A widely recognized landmark in Columbus’ Italian Village neighborhood, the historic Wonder Bread Building will be turned into a multi-use arts space. To be called Wonderland, the renovated facility will house artist studios, arts organizations, rehearsal space for musicians and performers, and creative retail tenants. Wonderland will be designed to foster collaboration among artists and the creative entrepreneurs and companies it will house. The facility’s renovation will preserve the industrial heritage of the building, including the prominent Wonder Bread sign, a local novelty.

The Ohio Historic Preservation Tax Credit program is administered by the Ohio Department of Development’s Urban Development Divisio,n with assistance provided by the Ohio Historic Preservation Office of the Ohio Historical Society and the Ohio Department of Taxation. 

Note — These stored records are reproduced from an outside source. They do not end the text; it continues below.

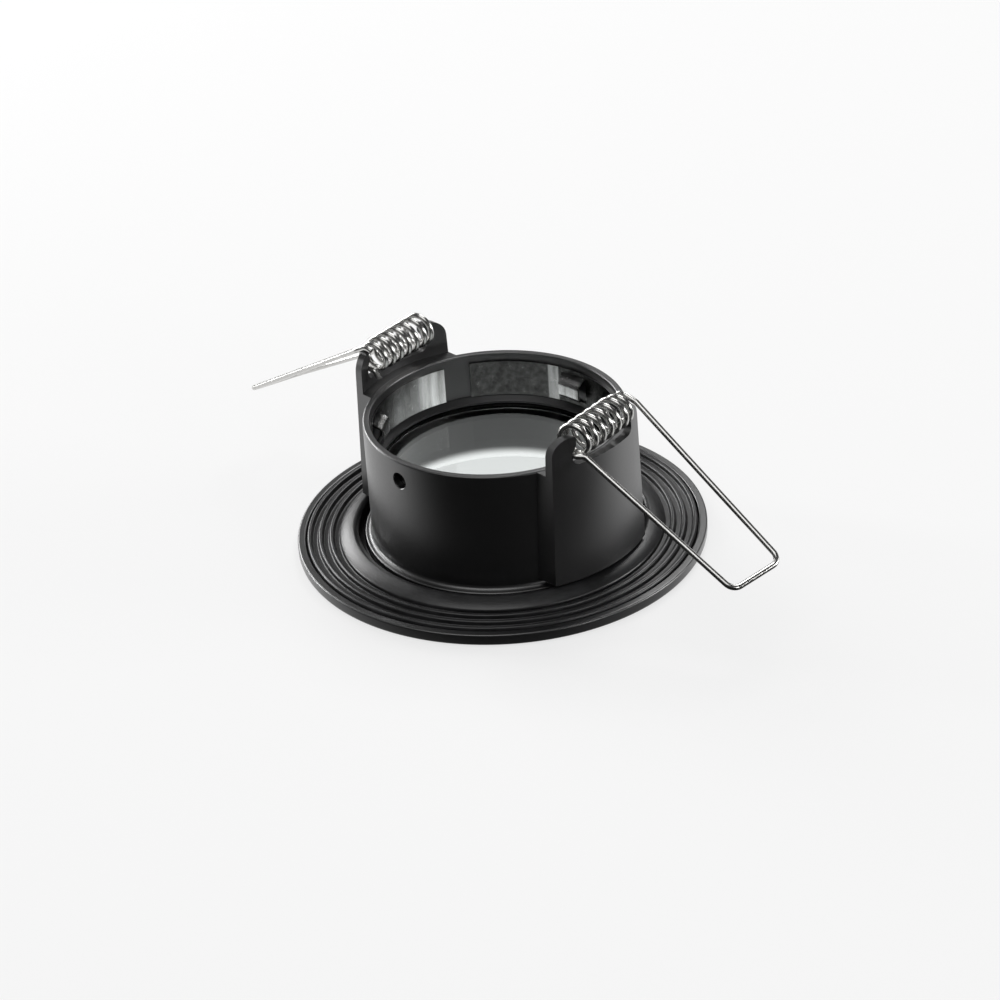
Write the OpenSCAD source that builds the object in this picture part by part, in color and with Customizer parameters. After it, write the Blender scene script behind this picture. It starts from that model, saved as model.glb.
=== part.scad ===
// Recessed soffit downlight: a cast housing with two ears that each carry a wire spring clip.
// Origin: centre of the trim's front face. +Z points up into the ceiling void, +X through the ears.

/* [Lens] */
// Diameter of the glass lens
lens_d = 50; // [45:0.5:60]
// Thickness of the glass lens
lens_t = 4; // [3:0.1:5]
// Bevel round the lens
lens_bevel = 0.3; // [0.1:0.1:0.5]
// Height of the seat that the lens lies on
seat_z = 14.3; // [12:0.1:20]
// Thickness of the seat's ledge
seat_t = 1.2; // [0.8:0.1:2]
// Width of that ledge under the lens
seat_w = 2.7; // [1.5:0.1:4]
// Width of the seal between the lens and the can
seal_w = 0.9; // [0.6:0.05:1.5]
// How far the seal's lip reaches in over the lens
lip_w = 0.7; // [0.4:0.1:1]
// Thickness of the lip at its inner edge
lip_t = 0.5; // [0.3:0.1:0.7]
// Height of the seal above the lens, at the can's wall
lip_rise = 1.5; // [1:0.1:2]

/* [Lamp retainer] */
// Width of the spring strip inside the can
strip_h = 8; // [6:0.1:12]
// Thickness of the strip
strip_t = 0.4; // [0.3:0.05:0.6]
// Direction of the middle of the gap between its ends
gap_at = 154.5; // [140:0.5:165]
// Angle that the gap spans
gap_angle = 13; // [8:0.5:20]
// Direction of the first of three tabs
tab_at = 94.5; // [85:0.5:100]
// Angle that each tab's window spans
tab_angle = 15; // [10:0.5:18]
// Height of each tab's window
tab_h = 5.6; // [4:0.1:6]
// How far each tab is bent in
tab_in = 2; // [1:0.1:2.5]

/* [Housing] */
// Thickness of the can's wall
can_t = 1.5; // [1.2:0.1:2.5]
// How far the can's rim stands above the strip inside it
rim_over = 1.85; // [1:0.05:4]
// Bevel on both edges of the rim
rim_bevel = 0.3; // [0.1:0.1:0.5]
// Width of the raised step round the can's foot
foot_w = 1.5; // [1.2:0.1:2.5]
// Height of that step above the front face
foot_z = 3.4; // [2.6:0.1:3.8]
// Radius of the fillet from the step to the can
foot_fillet = 0.9; // [0.3:0.1:1.1]
// Bore of the hole in the can's side
side_hole_d = 3.4; // [2:0.1:4]
// Depth of that hole's centre below the rim
side_hole_below = 4.5; // [3:0.1:6]

/* [Reflector] */
// Thickness of the spun reflector
reflector_t = 0.5; // [0.4:0.05:0.6]
// How far the front opening's edge lies inside the can's foot
front_w = 0.45; // [0.4:0.05:0.8]
// Height where the steep front flare meets the long cone
flare_z = 4.4; // [4:0.1:5]
// Thickness of the can behind the flare's upper edge
flare_w = 1.02; // [0.8:0.02:1.3]
// Width of the reflector's rolled edge on the front face
roll_w = 1.6; // [1:0.1:2.2]
// Depth of the recess for that edge
roll_t = 0.7; // [0.6:0.05:0.9]

/* [Trim] */
// Thickness of the trim's plate
trim_t = 1.4; // [1:0.1:1.8]
// Width of the raised edge round the trim
edge_w = 1.7; // [1.2:0.1:2.2]
// Height of that raised edge above the front face
edge_h = 2.7; // [2.2:0.1:3.2]
// Radius of the trim's lower outer edge
edge_r = 1; // [0.5:0.1:1.3]

/* [Ceiling gasket] */
// Gap between the can's foot and the gasket
foot_gap = 1.3; // [0.5:0.1:2]
// Width of the gasket's raised collar
collar_w = 4.2; // [3:0.1:6]
// Height of the collar's inner edge above the front face
collar_z = 4.4; // [3.6:0.1:4.7]
// Height of the collar's outer edge above the front face
collar_edge_z = 3.4; // [3:0.1:3.6]
// Width of the ribbed band outside the collar
band_w = 7; // [6:0.1:14]
// Height of the gasket's web between the ribs
web_z = 2.1; // [1.9:0.1:2.4]
// Height of the ribs above the front face
rib_z = 3.1; // [2.8:0.1:3.3]
// Width of a rib at its top
rib_w = 0.8; // [0.5:0.1:1]
// Slope of a rib's sides, as extra width at its foot
rib_flare = 0.4; // [0.2:0.1:0.6]
// Number of ribs
ribs = 3; // [2:1:3]

/* [Ears] */
// Height of the ears above the can's rim
ear_rise = 7.9; // [7:0.1:9]
// Height of the ears' feet above the gasket's collar
ear_lift = 0.6; // [0.3:0.1:2]
// How far the ears' tops stand out from the can
ear_out = 3.8; // [3.4:0.1:4.4]
// Width of a post at its top, beside the far end of the coil
post_w = 2.76; // [2.6:0.02:4]
// Draft of the ears' side faces
ear_draft = 2.1; // [0:0.1:3]
// Draft of the ears' outer faces
face_draft = 1.1; // [0:0.1:2]
// Radius of an ear's top corners
ear_corner = 3.8; // [2:0.1:4]
// Thickness of the plate that stands above the can's rim
plate_t = 1.6; // [1.3:0.1:1.9]
// Gap between the notch's floor and the coil
notch_gap = 1.35; // [1:0.05:2]
// Radius of the notch's lower corners
notch_r = 1.5; // [0.5:0.1:1.8]
// Height of the hooks at the posts' tops
hook_h = 2.4; // [2:0.1:3]
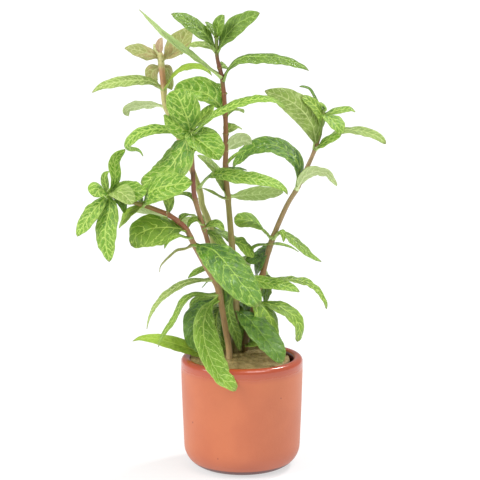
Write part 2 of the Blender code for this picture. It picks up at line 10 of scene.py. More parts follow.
import bpy
import numpy as np
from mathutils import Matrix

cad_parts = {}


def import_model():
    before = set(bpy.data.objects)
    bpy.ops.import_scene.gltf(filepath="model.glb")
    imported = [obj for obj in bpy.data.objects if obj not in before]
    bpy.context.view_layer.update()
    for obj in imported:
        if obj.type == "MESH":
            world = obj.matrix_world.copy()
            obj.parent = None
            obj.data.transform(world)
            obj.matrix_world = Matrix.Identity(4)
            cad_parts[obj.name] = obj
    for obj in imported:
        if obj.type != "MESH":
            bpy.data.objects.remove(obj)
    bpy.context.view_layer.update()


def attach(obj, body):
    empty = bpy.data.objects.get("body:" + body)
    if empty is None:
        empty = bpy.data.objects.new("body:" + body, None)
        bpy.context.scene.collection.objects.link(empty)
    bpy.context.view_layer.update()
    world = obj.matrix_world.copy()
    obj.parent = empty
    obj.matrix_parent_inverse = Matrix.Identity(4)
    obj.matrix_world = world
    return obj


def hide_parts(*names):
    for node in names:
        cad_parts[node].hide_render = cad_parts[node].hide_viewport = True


MM = 0.001

# Pot
POT_HEIGHT = 55.5
LIP_RADIUS = 30.3
LIP_ROUND = 2.5
BELLY_RADIUS = 30.1
BELLY_HEIGHT = 42.0
WAIST_RADIUS = 29.6
WAIST_HEIGHT = 26.0
FOOT_RADIUS = 29.0
FOOT_ROUND = 11.0
WALL = 5.0
FLOOR = 5.0
CAVITY_ROUND = 6.0
POT_STEPS = 160
LIP_BAND = 4.3

# Plug of mineral wool: PLUG_FULL is how much wider it is where it meets the lip, and PLUG_SHOW
# is how far down its side is made
PLUG_TOP = 54.6
PLUG_CROWN = 2.2
PLUG_RADIUS = 23.4
PLUG_FULL = 4.2
PLUG_SHOW = 12.0
PLUG_RINGS = 46
PLUG_STEPS = 150
FIBRES = 420

# Stems: each stands upright in the plug from STEM_RISE to STEM_FOOT
STEM_FOOT = 46.0
STEM_RISE = 32.3
STEM_SIDES = 16
STEM_STEP = 0.9
NODE_SWELL = 0.17
NODE_LENGTH = 1.7
RIND_TOP = 230.0

# Leaves: STALK and WIDEST are the shares of a leaf's length where its stalk ends, and of its
# blade where it is widest
STALK = 0.07
STALK_HALF = 0.95
WIDEST = 0.47
BLADE_STEP = 0.7
BLADE_THICKNESS = 0.32
MIDRIB_THICKNESS = 1.15
THICKNESS_LEVELS = 40

# Photograph's camera, and the eye that the leaves' points are read from
EYE = (-1.0, -740.0, 236.3)
LOOK_AT = (-1.0, 0.0, 113.8)
LENS = 114.4
SENSOR = 36.0

# Studio: the floor's reach, the strengths of its light and the place that the lights point at
FLOOR_REACH = 60000.0
AMBIENT = 0.43
KEY = 1.65
WINDOW = 1.0
RIM = 1.3
LIGHT_AIM = (0, 0, 100)

# Each stem: radius at its foot and at its tip, then (x, y, z) points, where y is the depth and x
# and z are as they look from EYE.
STEMS = {
    "stem_a": (1.5, 1.4, [(-6.3, 5, 58), (-9, 5.5, 80), (-12, 7, 100), (-15.8, 9, 121),
                          (-19.5, 10, 131), (-21, 11, 139), (-30, 13, 163), (-37, 15, 180),
                          (-38, 16, 190), (-39, 16, 200), (-39.3, 16, 206)]),
    "stem_b": (1.7, 0.8, [(-4, 0.5, 58), (-3, 0.5, 78), (-3.5, 1, 95), (-5, 1, 112),
                          (-7, 1.5, 136), (-8, 2, 149), (-8, 3, 173), (-9.5, 3, 192),
                          (-12, 3, 203), (-12.4, 3, 214)]),
    "stem_c": (1.3, 1.0, [(-6, -3, 58), (-8, -3, 72), (-11.3, -3.5, 86), (-14.6, -4, 101), (-17.4, -5, 115),
                          (-23, -7, 134), (-24, -8, 147), (-24.6, -9, 160),
                          (-24.8, -10, 168)]),
    "stem_d": (1.5, 1.0, [(-6.4, -9, 58), (-8.2, -9, 69), (-10, -9.5, 80), (-11.6, -10, 88),
                          (-13.4, -10.5, 93), (-17.5, -11, 100), (-23.4, -12, 111),
                          (-27, -12.5, 118.5), (-31, -13, 122.8), (-36.2, -14, 126.3),
                          (-42, -14, 128.8), (-48, -15, 131), (-54, -15, 132.7),
                          (-60, -16, 134), (-65.5, -17, 137)]),
    "stem_e": (1.6, 0.8, [(1.5, 4, 58), (2.4, 4, 66), (5, 5, 76), (10, 7, 96), (14.5, 9, 113),
                          (21.5, 11, 130), (27, 12, 139.5), (31, 13, 148), (35.3, 14, 158),
                          (38, 15, 167), (39.5, 15, 178)]),
}

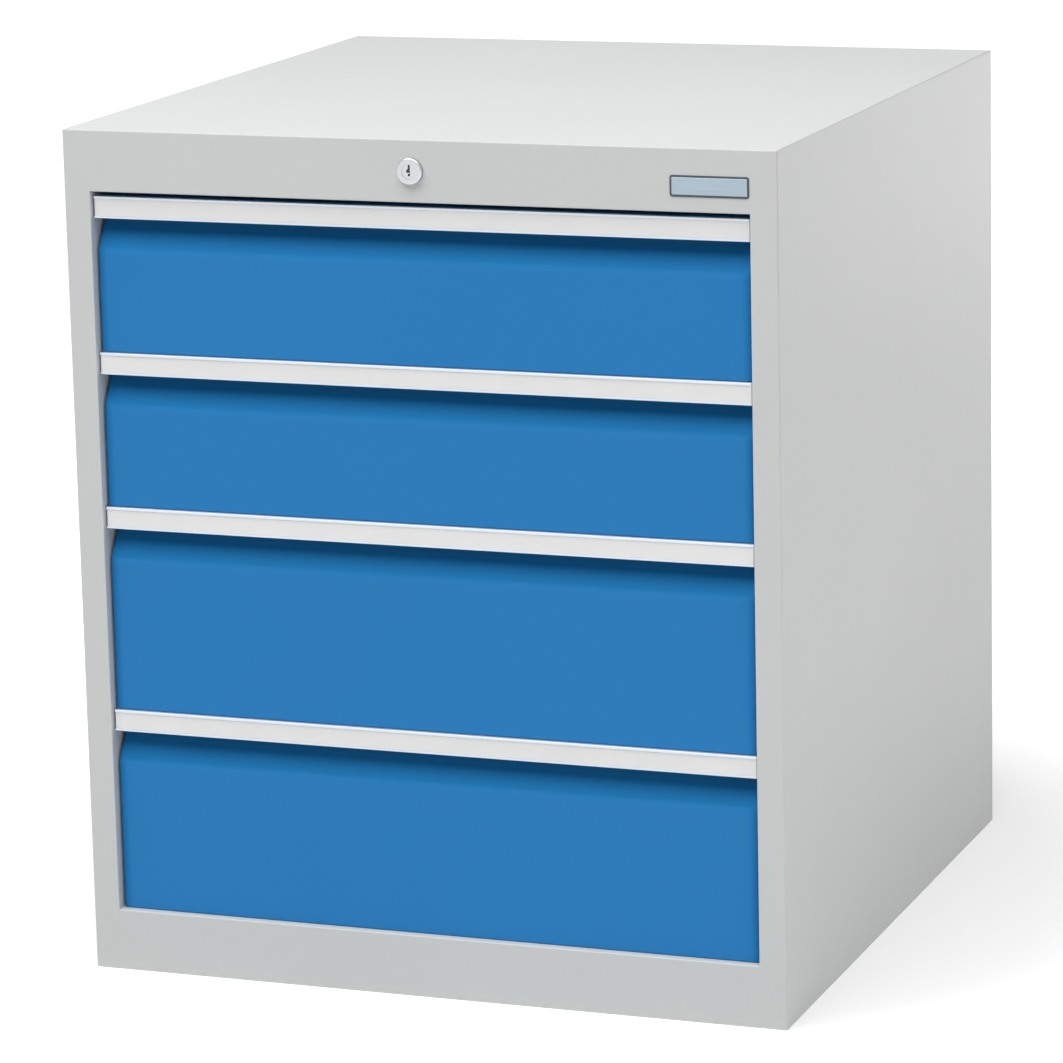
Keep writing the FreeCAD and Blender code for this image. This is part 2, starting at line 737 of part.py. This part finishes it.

The program provides a tax credit for the rehabilitation expenses to owners of historically significant buildings, subsidizing 25 percent of qualified rehabilitation expenditures for historic rehabilitation projects. The expenditures represent hard construction costs generally consisting of improvements made to the building structure and interior that meet national standards.

A building is eligible if it is individually listed on the National Register of Historic Places, is located in a registered historic district, is certified by Ohio’s Preservation Officer as being of historic significance to the district, or is listed as a historic landmark by a certified local government.

To date, the program has seen 20 projects completed representing $149 million in total project investments and $30 million in Ohio Historic Preservation Tax Credits. These completed projects have created more than 1,500 full-time construction jobs, house more than 1,100 permanent jobs and provide more than 600 residential units.